• _JOB_:
Extract each line of the data and write it out again exactly.

═════ GIVEN INFORMATION ═════

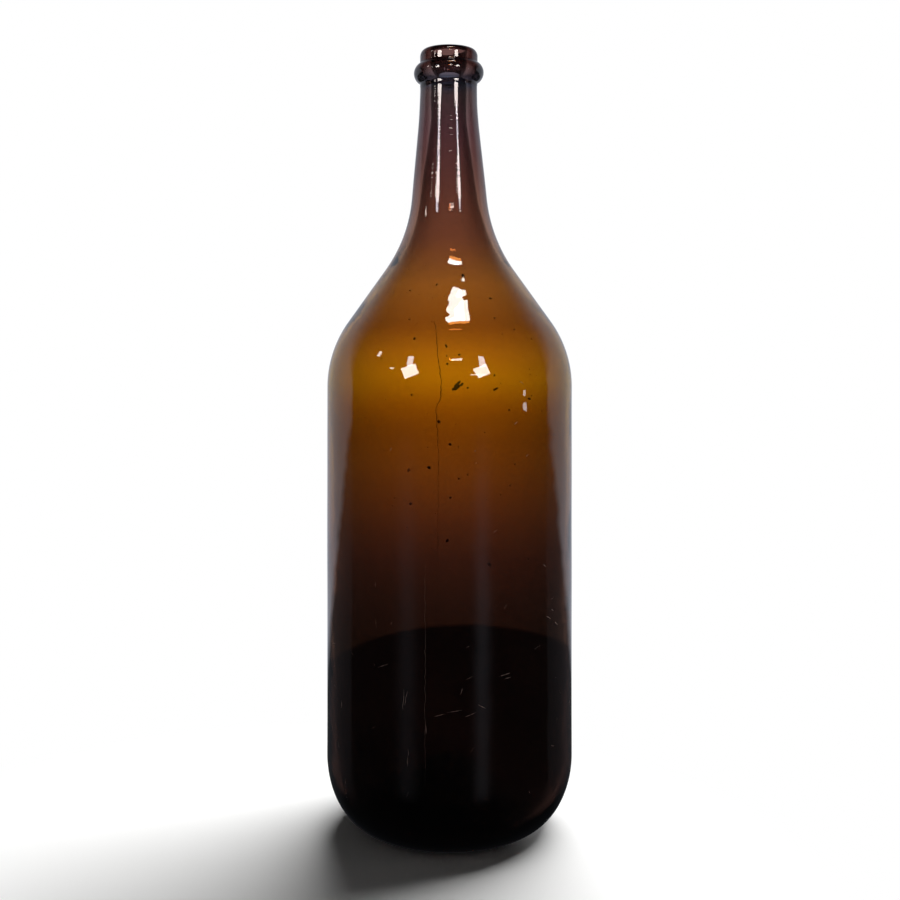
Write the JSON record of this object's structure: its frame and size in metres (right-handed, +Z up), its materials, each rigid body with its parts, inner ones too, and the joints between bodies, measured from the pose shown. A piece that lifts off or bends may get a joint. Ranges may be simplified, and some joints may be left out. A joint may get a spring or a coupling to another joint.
{
  "type": "blown glass bottle",
  "caption": "Large empty mouth-blown amber glass bottle: round body on a soft heel, steep shoulder, long tapering neck with a laid-on string ring under a plain lip, pushed-up base.",
  "frame": {"origin": "middle of the base on the resting plane, under the bottle's upright axis", "axes": "+Z up along the bottle's axis from the base to the mouth; -Y is the front, the side seen first; the string ring sits about 1 degree higher at +X"},
  "size_m": [0.145, 0.145, 0.458],
  "materials": {
    "amber_glass": "smooth fire-polished hand-blown glass, deep amber brown"
  },
  "bodies": {
    "root": {"bottle": "amber_glass"}
  },
  "joints": []
}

═════

• _FINAL ANSWER_:
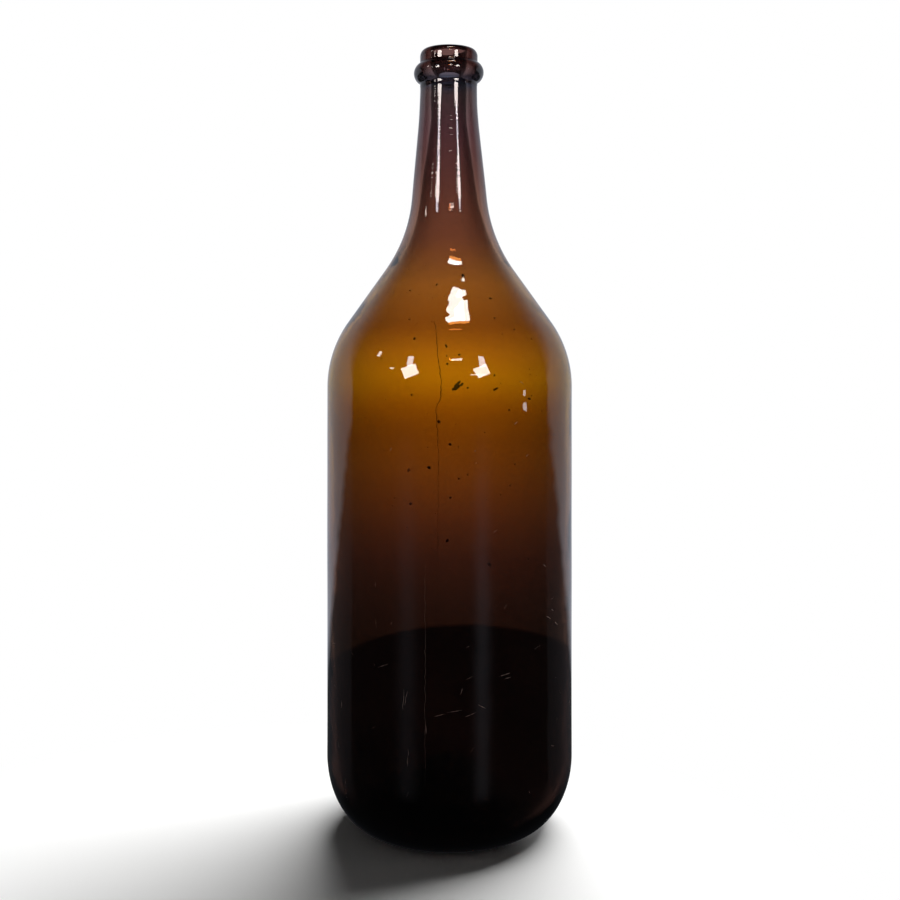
Write the JSON record of this object's structure: its frame and size in metres (right-handed, +Z up), its materials, each rigid body with its parts, inner ones too, and the joints between bodies, measured from the pose shown. A piece that lifts off or bends may get a joint. Ranges may be simplified, and some joints may be left out. A joint may get a spring or a coupling to another joint.
{
  "type": "blown glass bottle",
  "caption": "Large empty mouth-blown amber glass bottle: round body on a soft heel, steep shoulder, long tapering neck with a laid-on string ring under a plain lip, pushed-up base.",
  "frame": {"origin": "middle of the base on the resting plane, under the bottle's upright axis", "axes": "+Z up along the bottle's axis from the base to the mouth; -Y is the front, the side seen first; the string ring sits about 1 degree higher at +X"},
  "size_m": [0.145, 0.145, 0.458],
  "materials": {
    "amber_glass": "smooth fire-polished hand-blown glass, deep amber brown"
  },
  "bodies": {
    "root": {"bottle": "amber_glass"}
  },
  "joints": []
}